Reproducible Pipelines

Overview

The platform relies on a moving and transforming data. We acheive this using reproducible analytical pipelines or RAPs. You can read more about the general concepts in this blog post about RAPs.

We break our pipelines into three broad stages

Extract, where raw data is acquired from a open data source or other source system
Transform, where extracted data is cleansed and converted to a consitent form
Prepare, where transformed data is prepared for visualisation or another use

This echoes the well-understood ETL (Extract, Transform, Load) pattern pattern of data processing. The third step is renamed Prepare in recognition that we are not often actually loading into a data store. In principle, this could be a preparation for loading if needed.

Stages

You can read more about each stage below.

Extract

The aim of the extract stage is to get a copy of the data from the source - either a published open data source or potentially an operational system. The source is largely irrelevant, the purpose of this stage is to deal with interfacing as required. This could be:

Downloading direct from a known URL.
Scraping a website for a link to the latest dataset and downloading.
Calling an API (with our without credentials) and storing in an appropriate format.
Accessing data from an online data store such as a cloud hosted database or spreadsheet. In the past we've accessed data from Airtable, Google Sheets, and many others.
Retreiving a file from an SSH location, the file having been manually uploaded using SFTP.

We can potentially access any source of data that can be accessed programatically.

While many of the sources of data are already open, some of them may not. If we're accessing data from an operational system, we may also have access to sensitive personal information. Consequently, this data will typically be downloaded to a working area which is excluded from git repositories. This means that we do not inadvertently share raw data.

The extract stage should not alter the data, but rather store the data in the working directory in a format that is as close as possible to the source system. This means that we can more easily debug data quality issues later in the process.

Transform

The transform stage is responsible for validating, sanitising and transforming the data produced from the extract stage. This may take several forms:

Performing a check for quality in the incoming data. Given the variety of data sources we interact with, we are likely to encounder data quality issues. This is an opportunity to check the data is in good shape.
Sanitising data to remove personal information. We may need to reduce the risk of releasing personally identifiable information by converting an address or postcode to a larger geographic area (such as local authority). Simiarly we might want to construct one-way hashes of data fields if we need them for later analysis, but are not comfortable with the risk of releasing the raw data which might be a person's name or email address, or even an ID from the system.
Sanitising data might also incorporate reducing the precision of a floating point number, removing embedded symbols (e.g. currencies or percentage characters), remapping or removing surpressed values or other processing of the input data.
Ultimately we will be transforming the data into a form which we can more easily work with. This might include allowing us to combine with other data source. See the Data Tarn component for more information about this.

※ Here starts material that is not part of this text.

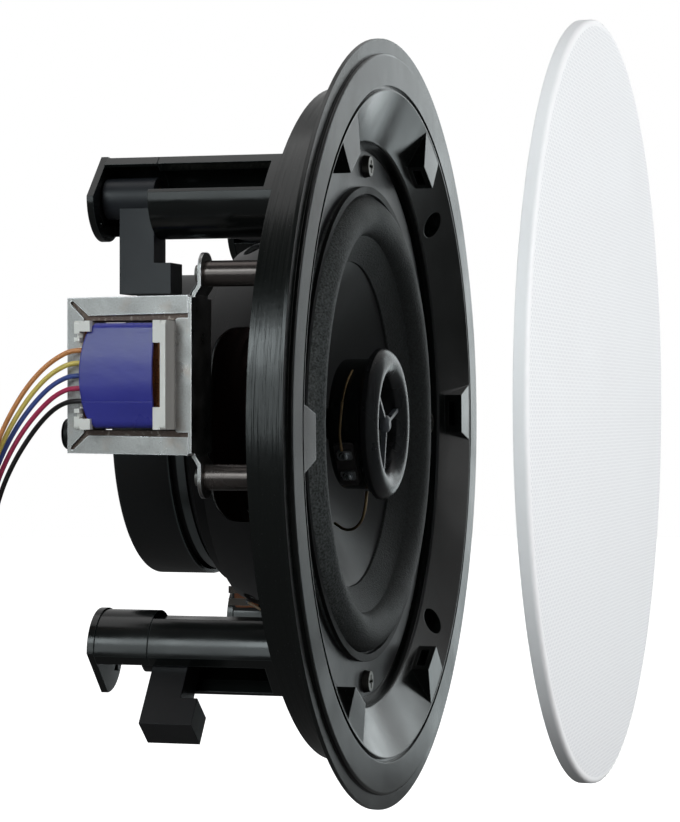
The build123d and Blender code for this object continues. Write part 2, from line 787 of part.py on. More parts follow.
# Four cross-head screws that hold the driver to the baffle
with BuildPart() as driver_screws:
    with BuildSketch(front_view(FRAME_DEPTH)):
        with PolarLocations(driver_screw_r, 4):
            Circle(DRIVER_HEAD_R)
    extrude(amount=2.0, taper=12)
    with BuildSketch(front_view(FRAME_DEPTH)):
        with PolarLocations(driver_screw_r, 4):
            Circle(1.7)
    extrude(amount=-9.0)
    with BuildSketch(front_view(FRAME_DEPTH - 2.0)):
        with PolarLocations(driver_screw_r, 4):
            Rectangle(4.0, 0.9)
            Rectangle(0.9, 4.0)
    extrude(amount=-1.2, mode=Mode.SUBTRACT)
save(driver_screws.part, "driver_screws")

# Speaker terminal strip on the basket's tab, with its two tags
with BuildPart() as terminal_strip:
    with BuildSketch(Plane.YZ.offset(STRIP_X)):
        with Locations((y_at(strip_depth), strip_z)):
            RectangleRounded(STRIP_LONG, STRIP_TALL, 1.0)
    extrude(amount=STRIP_THICK)
save(terminal_strip.part, "terminal_strip")

with BuildPart() as terminal_tags:
    with BuildSketch(Plane.YZ.offset(STRIP_X)):
        with Locations(
            (y_at(strip_depth + 1.8), strip_z + 1.9),
            (y_at(strip_depth + 1.8), strip_z - 1.9),
        ):
            Rectangle(STRIP_LONG, 2.2)
    extrude(amount=-0.5)
save(terminal_tags.part, "terminal_tags")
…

A quick note about granularity: we tend to prefer storing data in as close to a row-level as we can. We can always summarise from this, but it is impossible to reverse this operation. We may, for purposes of preventing leaks of personal information, choose to summarise by an appropriate dimension.

The data stored here is checked in to the appropriate repository. Ideally we would also capture the following data:

Data license
Attribution

Prepare

The prepare stage is responsible for converting the data into a form that matches the needs of the downstream process. That might include

building a static website,
publishing an R/Shiny app,
updating an open data publication.

There are much fewer constraints on this process, as it is difficult to define common processing.

Implementation considerations

We've found that defining each stage for a given pipeline as a separate script, then orchestrating these using a tool like DVC is a much more optimal and maintainable process.